I appreciate the concerns with credential storage but secure storage of session files cannot be guaranteed either, or for that matter any other secret (database credentials, API keys etc).

I'm not sure to what extent you can or should try protect against this. 🤔

Keeping sessions as the default (I was not suggesting changing this) and providing JWT as an advanced option, with obligatory health warnings, would be really nice.

Alternatively, make authentication pluggable as suggested by https://github.com/getkirby/ideas/issues/254.

lukasbestle commented 4 years ago

secure storage of session files cannot be guaranteed either, or for that matter any other secret (database credentials, API keys etc).

It can! Our session implementation uses a session key that is contained in the session ID. The session can only be accessed if that key is provided by the client (which is ensured using an HMAC in the session file on the server). So even if you had read access to the session files on the server, you wouldn't be able to take over a session without the key that is only present on the client.

Of course that won't protect against write access to the server by an attacker, but in that case you are screwed anyway.
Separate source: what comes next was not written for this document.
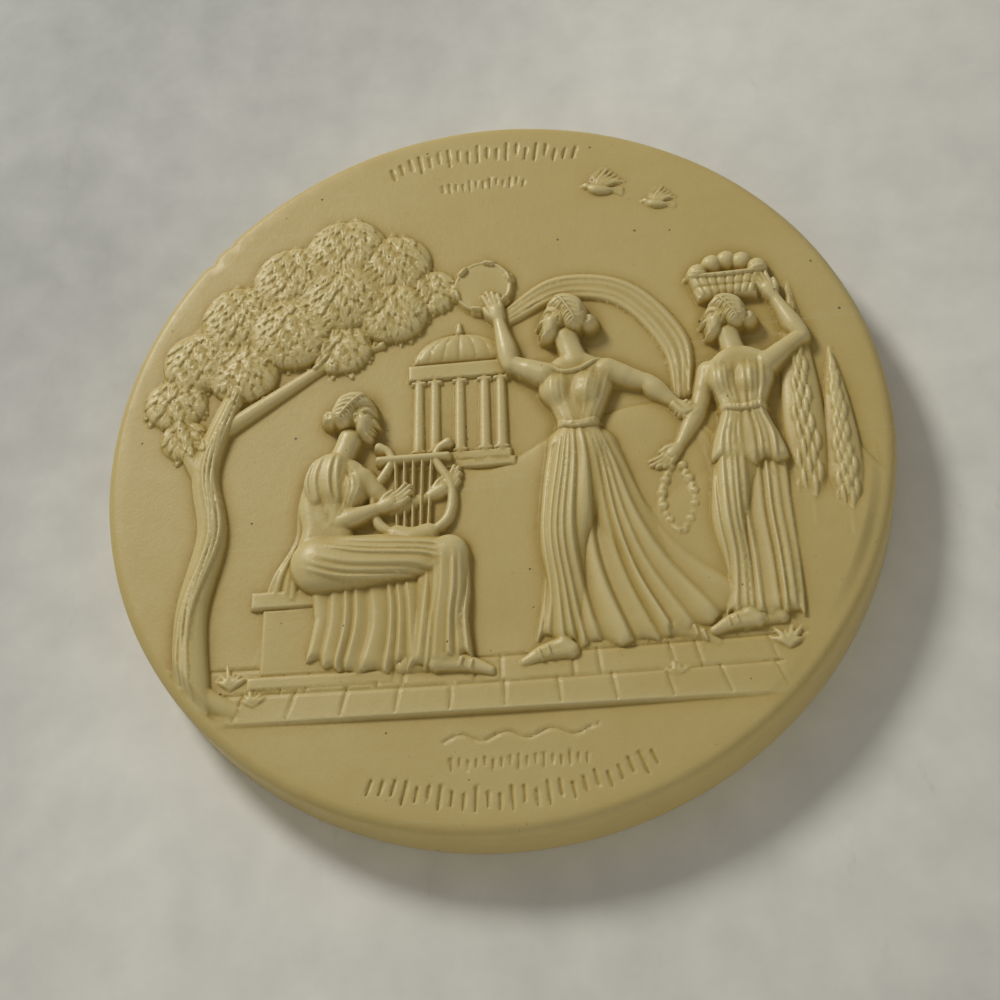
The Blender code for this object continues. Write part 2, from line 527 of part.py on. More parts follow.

Accidental read access is much more common though (web server with directory listings enabled etc.).

Keeping sessions as the default (I was not suggesting changing this) and providing JWT as an advanced option, with obligatory health warnings, would be really nice.

Alternatively, make authentication pluggable as suggested by #254.

I agree with that, especially with the idea to provide a plugin API for this. There could then be a JWT plugin or other types of auth plugins.

However this feature has so far not been requested by many users and we need to prioritize to make everyone happy. It's definitely something we are open for, but it may take some time.

simlawr commented 4 years ago

It can! Our session implementation uses a session key that is contained in the session ID. The session can only be accessed if that key is provided by the client (which is ensured using an HMAC in the session file on the server).

The Kirby documentation on sessions doesn't state the session file is encrypted:

Each session has a session ID that generally gets stored in a cookie in the visitor's browser. The actual data of the session is stored in a session file on the server that matches the session ID.

Perhaps, it should say "...stored in an encrypted session file..." to be clear.

However this feature has so far not been requested by many users and we need to prioritize to make everyone happy. It's definitely something we are open for, but it may take some time.

It's a niche feature but hopefully someday. Thanks for considering.

lukasbestle commented 4 years ago

Session files are not encrypted, they are signed with the key. But as that's an implementation detail, we haven't added that to the documentation.